Malfunkshun, Return to Olympus (1995)
Malfunkshun were one of my favorite bands from that era. They never had any albums when we played with them and saw them. I just enjoyed them live, and my memories are of them playing live, not listening to records. My favorite song from them is “With Yo’ Heart (Not Yo’ Hands).” They had a really great sense of humor and they were great players and nice guys. I thought they wrote really great songs and were really fun. When Andy Wood died, it was a total waste. Lord knows what the future could have held for that guy. But they remain one of my favorites.
I don’t think Return to Olympus [a comp issued years after the band broke up] is what it could have been, because under the right circumstances they could have hit home runs with all those songs. It felt good to hear this album, but you kind of feel cheated, too, at the same time, because you wish it was under better circumstances. But I love them so much I had to include them.
Babes in Toyland, Spanking Machine (1990)
I don’t know that I would have considered Babes in Toyland a grunge band, but I think a lot of people do. They were clearly influenced by the Birthday Party, which I thought was cool. And Hole were kind of a bastardized version of them. To me, anyway. Babes in Toyland were a much, much better band. They wrote much more interesting songs and were much less interested in, like, “We have to write pop songs that are gonna be big hits.” You never had to worry about that with them. I like Spanking Machine from them best. “He’s My Thing” is on that one, and I like “Vomit Heart.” That’s probably my favorite song of theirs ever.

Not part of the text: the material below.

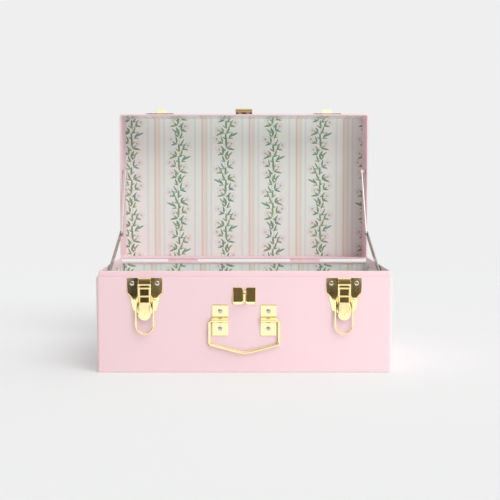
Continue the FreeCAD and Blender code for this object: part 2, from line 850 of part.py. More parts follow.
def make_keeper(name, side):
    """A plate on the lid with an upturned hook that catches the wire loop."""
    centre = f"{side} * keeper_offset"
    body = new_body(f"latch_keeper_{name}")
    plate = sketch_on(body, f"keeper_plate_{name}", "XZ_Plane", FRONT)
    rectangle(
        plate,
        f"{centre} - keeper_width / 2",
        f"{centre} + keeper_width / 2",
        "keeper_foot",
        "keeper_top",
    )
    pad(body, plate, "keeper_thick")
    wall = "-body_depth / 2 - keeper_thick / 2"
    out = "-body_depth / 2 - hook_out"
    hook = sketch_on(body, f"keeper_hook_{name}", "YZ_Plane", f"{centre} - hook_width / 2")
    outline(hook, [
        (wall, "hook_ledge - hook_thick"),
        (wall, "hook_ledge"),
        (f"{out} + hook_thick", "hook_ledge"),
        (f"{out} + hook_thick", "hook_top"),
        (out, "hook_top"),
        (out, "hook_ledge - hook_thick"),
    ])
    pad(body, hook, "hook_width")
    round_holes(
        body, f"keeper_holes_{name}", "XZ_Plane", f"{FRONT} + keeper_thick",
        keeper_rivets(side), "rivet_radius", "keeper_thick",
    )
    opened(keep(body, f"latch_keeper_{name}"))


# ---- the hasp and its staple ----

def make_hasp():
    """A fixed leaf with two knuckles, a slotted flap with the middle knuckle, and the pin."""
    axis = ("-body_depth / 2 - hasp_axis_out", "hasp_axis_height")
    bore = "hasp_pin_radius + running_gap"
    half = "hasp_half_width"
    knuckle = "hasp_knuckle_start"
    plate = box(
        "hasp_plate",
        (f"-{half}", half),
        ("-body_depth / 2 - hasp_leaf_thick", "-body_depth / 2"),
        ("hasp_axis_height", "hasp_leaf_top"),
    )
    spans = ((f"-{half}", f"-{knuckle}"), (knuckle, half))
    knuckles = [
        rod(f"hasp_leaf_knuckle_{i}", *span, *axis, "hasp_barrel_radius") for i, span in enumerate(spans)
    ]
    stems = [
        box(
            f"hasp_stem_{i}",
            span,
            ("-body_depth / 2 - hasp_axis_out", "-body_depth / 2"),
            ("hasp_axis_height + hasp_leaf_thick", "hasp_axis_height + hasp_barrel_radius"),
        )
        for i, span in enumerate(spans)
    ]
    leaf = fuse("hasp_leaf_solid", [plate] + knuckles + stems)
    leaf_tools = [rod("hasp_leaf_bore", f"-{half}", half, *axis, bore)]
    leaf_tools += [
        drill(f"hasp_hole_{i}", x, "-body_depth / 2 - hasp_leaf_thick", "-body_depth / 2", z, "rivet_radius")
        for i, (x, z) in enumerate(HASP_RIVETS)
    ]
    opened(keep(cut("hasp_leaf_cut", leaf, leaf_tools), "hasp_leaf"))

    inner = f"{knuckle} - side_gap"
    web_y = ("-body_depth / 2 - hasp_axis_out - flap_thick", "-body_depth / 2 - hasp_axis_out")
    barrel = rod("flap_knuckle", f"-({inner})", inner, *axis, "hasp_barrel_radius")
    web = box("flap_web", (f"-({inner})", inner), web_y, ("hasp_axis_height", "flap_start"))
    tab = box("flap_tab", ("-flap_half_width", "flap_half_width"), web_y, ("flap_start", "flap_top"))
    flap = fuse("hasp_flap_solid", [barrel, web, tab])
    slot = box(
        "flap_slot",
        ("-flap_slot_half_width", "flap_slot_half_width"),
        web_y,
        ("flap_slot_low", "flap_slot_high"),
    )
    flap_bore = rod("flap_bore", f"-({inner})", inner, *axis, bore)
    opened(keep(cut("hasp_flap_cut", flap, [slot, flap_bore]), "hasp_flap"))
    opened_primitive(rod("hasp_pin_rod", f"-{half}", half, *axis, "hasp_pin_radius"), "hasp_pin")


def make_staple():
    """Two cheeks on the base that fold out at the middle into a bored eye for a padlock."""
    body = new_body("hasp_staple")
    half = "staple_half_width"
    notch = "staple_notch"
    flat = "eye_half_thick + staple_notch"
    cheeks = sketch_on(body, "staple_cheeks", "XZ_Plane", FRONT)
    outline(cheeks, [
        (f"-{half}", "staple_foot"),
        (f"-({flat})", "staple_foot"),
        ("-eye_half_thick", f"staple_foot + {notch}"),
        ("eye_half_thick", f"staple_foot + {notch}"),
        (flat, "staple_foot"),
        (half, "staple_foot"),
        (half, "staple_top"),
        (flat, "staple_top"),
        ("eye_half_thick", f"staple_top - {notch}"),
        ("-eye_half_thick", f"staple_top - {notch}"),
        (f"-({flat})", "staple_top"),
        (f"-{half}", "staple_top"),
    ])
    pad(body, cheeks, "staple_thick")
    slope = sketch_on(body, "staple_slope", "YZ_Plane", half)
    front = "-body_depth / 2 - staple_thick"
    outline(slope, [
        (front, "staple_foot"),
        (f"{front} + staple_slope_deep", "staple_foot"),
        (front, "staple_foot + staple_slope_tall"),
    ])
    pocket(body, slope, f"2 * {half}")
    eye = sketch_on(body, "staple_eye", "YZ_Plane", "-eye_half_thick")
    rectangle(eye, "-body_depth / 2 - eye_out", "-body_depth / 2 - staple_thick / 2", "eye_foot", "eye_top")
    pad(body, eye, "2 * eye_half_thick")
    round_holes(
        body, "staple_bore", "YZ_Plane", "eye_half_thick",
        [("-body_depth / 2 - eye_bore_out", "(eye_foot + eye_top) / 2")],
        "eye_bore_radius", "2 * eye_half_thick",
    )
    keep(body, "hasp_staple")


# ---- the drop handle ----

def make_handle_strap(name, side):
    """A riveted strap rolled into a barrel round the handle's wire."""
    centre = f"{side} * strap_offset"
    axis = ("-body_depth / 2 - handle_axis_out", "handle_axis_height")
    across = (f"{centre} - strap_width / 2", f"{centre} + strap_width / 2")
    thick = ("-body_depth / 2 - strap_thick", "-body_depth / 2")
    bore = "handle_wire_radius + 2 * running_gap"
    plate = box(f"strap_plate_{name}", across, thick, ("strap_foot", "strap_top"))
    barrel = rod(f"strap_barrel_{name}", *across, *axis, f"{bore} + strap_thick")
    solid = fuse(f"strap_solid_{name}", [plate, barrel])
    behind = box(
        f"strap_behind_{name}",
        across,
        ("-body_depth / 2", "body_depth / 2"),
        ("strap_foot", "strap_top"),
    )
    tools = [rod(f"strap_bore_{name}", *across, *axis, bore), behind]
    tools += [
        drill(f"strap_hole_{name}_{i}", x, thick[0], thick[1], z, "rivet_radius")
        for i, (x, z) in enumerate(strap_rivets(side))
    ]
    keep(cut(f"strap_cut_{name}", solid, tools), f"handle_strap_{name}")


def make_handle():
    """Round wire: two trunnions in the straps, straight arms and a shallow pointed grip."""
    out = number("-body_depth / 2 - handle_axis_out")
    top = number("handle_axis_height")
    half = number("handle_half_width")
    shoulder = number("handle_shoulder")
    end = number("handle_end")
    profile = [(-end, top), (-half, top), (-half, shoulder), (0, number("handle_low"))]
    profile += [(-x, z) for x, z in reversed(profile[:-1])]
    points = [Vector(x, out, z) for x, z in profile]
    end_bend, elbow_bend = number("handle_end_bend"), number("handle_elbow_bend")
    bends = (end_bend, elbow_bend, number("handle_grip_bend"), elbow_bend, end_bend)
    feature("carry_handle", bent_wire(points, bends, number("handle_wire_radius")))


# ---- the jointed lid stays ----

def meeting_point(centre_a, reach_a, centre_b, reach_b):
    """The front meeting point of two circles in the YZ plane."""
    span = centre_b - centre_a
    along = (span.Length ** 2 + reach_a ** 2 - reach_b ** 2) / (2 * span.Length)
    aside = math.sqrt(reach_a ** 2 - along ** 2)
    direction = Vector(span).normalize()
    normal = Vector(0, direction.z, -direction.y)
    return centre_a + direction * along + normal * aside


def slope_of(start, end):
    """The angle of a run in the YZ plane, in degrees from +Y towards +Z."""
    return math.degrees(math.atan2(end.z - start.z, end.y - start.y))


def make_link(label, long, x_low, start, end):
    """A flat bar with round ends and two holes, laid from one pivot to the next."""
    body = new_body(label)
    bar = sketch_on(body, f"{label}_bar", "YZ_Plane")
    slot(bar, long, "link_width / 2")
    pad(body, bar, "link_thick")
    holes = [(0, 0), (long, 0)]
    bore = "stay_shank_radius + running_gap"
    round_holes(body, f"{label}_holes", "YZ_Plane", "link_thick", holes, bore, "link_thick")
    body.Placement = Placement(
        Vector(x_low, start.y, start.z), Rotation(Vector(1, 0, 0), slope_of(start, end))
    )
    keep(body, label)


def stud(tag, side, parts, back, height):
    """Turned steps along X; each is inner and outer depth from the outside face, and a radius."""
    rods = []
    for index, (outer, inner, radius) in enumerate(parts):
        ends = sorted((f"{side} * (body_width / 2 - ({d}))" for d in (outer, inner)), key=number)
        rods.append(rod(f"{tag}_step_{index}", *ends, back, height, radius))
    return fuse(f"{tag}_turned", rods)


def make_stay(name, side):
    """A lower link on the base and an upper link on the lid, with their pivots and the elbow."""
    base_pivot = Vector(0, number("stay_base_back"), number("stay_base_height"))
    closed_pivot = Vector(0, number("stay_lid_back"), number("stay_lid_height"))
    lid_pivot = LID_OPEN.multVec(closed_pivot)
    lower_long = number("lower_link_long")
    upper_long = number("upper_link_long")
    elbow = meeting_point(base_pivot, lower_long, lid_pivot, upper_long)
    lower_inner = "lower_link_in + link_thick"
    upper_inner = "upper_link_in + link_thick"
    inward = number("link_thick") if side > 0 else 0
    x_lower = number(f"{side} * (body_width / 2 - lower_link_in)") - inward
    x_upper = number(f"{side} * (body_width / 2 - upper_link_in)") - inward
    make_link(f"stay_lower_link_{name}", "lower_link_long", x_lower, base_pivot, elbow)
    make_link(f"stay_upper_link_{name}", "upper_link_long", x_upper, lid_pivot, elbow)

    shank = "stay_shank_radius"
    spacer = "stay_spacer_radius"
    head = "stay_head_radius"
    slack = "2 * running_gap"
    base_steps = [
        ("sheet_thick", f"lower_link_in - {slack}", spacer),
        ("sheet_thick", f"{lower_inner} + {slack}", shank),
        (f"{lower_inner} + {slack}", f"{lower_inner} + {slack} + stay_head_tall", head),
    ]
    keep(
        stud(f"stay_base_pivot_{name}_stud", side, base_steps, "stay_base_back", "stay_base_height"),
        f"stay_base_pivot_{name}",
    )
    lid_steps = [
        ("sheet_thick", f"upper_link_in - {slack}", spacer),
        ("sheet_thick", f"{upper_inner} + {slack}", shank),
        (f"{upper_inner} + {slack}", f"{upper_inner} + {slack} + stay_head_tall", head),
    ]
    opened(keep(
        stud(f"stay_lid_pivot_{name}_stud", side, lid_steps, "stay_lid_back", "stay_lid_height"),
        f"stay_lid_pivot_{name}",
    ))
    tail_steps = [
        ("lower_link_in - elbow_tail_tall", "lower_link_in", head),
        ("lower_link_in - elbow_tail_tall / 2", lower_inner, shank),
    ]
    tail = stud(f"stay_elbow_tail_{name}_stud", side, tail_steps, elbow.y, elbow.z)
    keep(tail, f"stay_elbow_tail_{name}")
    cap_steps = [
        ("upper_link_in", f"{upper_inner} + stay_head_tall / 2", shank),
        (upper_inner, f"{upper_inner} + stay_head_tall", head),
    ]
    cap = stud(f"stay_elbow_cap_{name}_stud", side, cap_steps, elbow.y, elbow.z)
    keep(cap, f"stay_elbow_cap_{name}")


# ---- the rivets ----

def front_places(places, plate_thick):
    return [Vector(number(x), number(f"-body_depth / 2 - ({plate_thick})"), number(z)) for x, z in places]


def back_places(places):
    return [Vector(number(x), number(f"{BACK} + hinge_leaf_thick"), number(z)) for x, z in places]


def make_rivets():
    forward = Vector(0, -1, 0)
    backward = Vector(0, 1, 0)
    sheet_thick = number("sheet_thick")
    for name, side in SIDES:
        plate = number("latch_plate_thick")
        places = front_places(latch_rivets(side), plate)
        rivets(f"latch_rivets_{name}", places, forward, plate + sheet_thick)
        strap = number("strap_thick")
        places = front_places(strap_rivets(side), strap)
        rivets(f"handle_rivets_{name}", places, forward, strap + sheet_thick)
        keeper = number("keeper_thick")
        opened(rivets(
            f"keeper_rivets_{name}", front_places(keeper_rivets(side), keeper), forward, keeper + sheet_thick
        ))
    leaf = number("hasp_leaf_thick")
    opened(rivets("hasp_rivets", front_places(HASP_RIVETS, leaf), forward, leaf + sheet_thick))
    grip = number("hinge_leaf_thick + sheet_thick")
    rivets("hinge_rivets_base", back_places(BASE_HINGE_RIVETS), backward, grip)
    opened(rivets("hinge_rivets_lid", back_places(LID_HINGE_RIVETS), backward, grip))


# ---- the whole box ----

make_base_shell()
make_base_lip()
make_floor_lining()
make_base_wall_linings()
make_lid_shell()
make_lid_linings()
for side_name, side_sign in SIDES:
    make_hinge(side_name, side_sign)
    make_latch_plate(side_name, side_sign)
    make_latch_lever(side_name, side_sign)
    make_latch_pin(side_name, side_sign)
    make_latch_bail(side_name, side_sign)
    make_keeper(side_name, side_sign)
    make_handle_strap(side_name, side_sign)
    make_stay(side_name, side_sign)
make_hasp()
make_staple()
make_handle()
make_rivets()
doc.recompute()

for item in doc.Objects:
    if any(state in ("Invalid", "Error") for state in item.State):
        raise RuntimeError(f"{item.Label} failed: {item.State}")
os.makedirs("parts", exist_ok=True)
for node in nodes:
    if node.Shape.isNull() or not node.Shape.isValid():
        raise RuntimeError(f"{node.Label} has no valid shape")
    node.Shape.exportStep(f"parts/{node.Label}.step")
print(f"{len(nodes)} sub-parts")
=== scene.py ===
"""Looks of a small painted steel trunk box with polished brass fittings and a printed paper lining.

Sizes are written in millimetres and become metres when a mesh is made.
+X is right, +Y is back, +Z is up. Lid pieces are drawn closed and turned open about the hinge pins.
"""

import math
import random

import bmesh
import bpy
from mathutils import Matrix, Vector
from mathutils.geometry import delaunay_2d_cdt


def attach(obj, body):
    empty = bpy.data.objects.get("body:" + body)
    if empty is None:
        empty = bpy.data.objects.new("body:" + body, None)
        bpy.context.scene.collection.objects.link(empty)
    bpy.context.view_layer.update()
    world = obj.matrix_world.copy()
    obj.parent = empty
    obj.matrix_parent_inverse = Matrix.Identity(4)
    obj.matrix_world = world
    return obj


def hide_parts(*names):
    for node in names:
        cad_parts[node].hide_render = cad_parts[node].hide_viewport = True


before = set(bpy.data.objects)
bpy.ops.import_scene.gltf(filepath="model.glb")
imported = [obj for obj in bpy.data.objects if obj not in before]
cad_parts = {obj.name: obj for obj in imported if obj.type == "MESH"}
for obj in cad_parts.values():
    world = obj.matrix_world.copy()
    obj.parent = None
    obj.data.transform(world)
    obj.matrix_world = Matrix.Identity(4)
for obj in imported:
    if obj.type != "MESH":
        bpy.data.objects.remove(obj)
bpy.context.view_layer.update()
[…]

We played a lot of shows with them back then, and they were always fun. We did a tour with them and White Zombie, and we both got treated like fucking dogshit on that tour by the powers that be. It was a massively unnecessary situation of pointless rock-star behavior. I don’t know what was going through his [Rob Zombie’s] head, but if making enemies is what you set out to do, well, mission accomplished. I’ve been around people you would consider a rock star, like the guys in Kiss, and they never behaved like that. It just makes you hate lower-level fuckheads like Rob Zombie even more. If I got treated like that by the fucking mailman, I’d hate his guts. So it was fun to have Babes in Toyland along.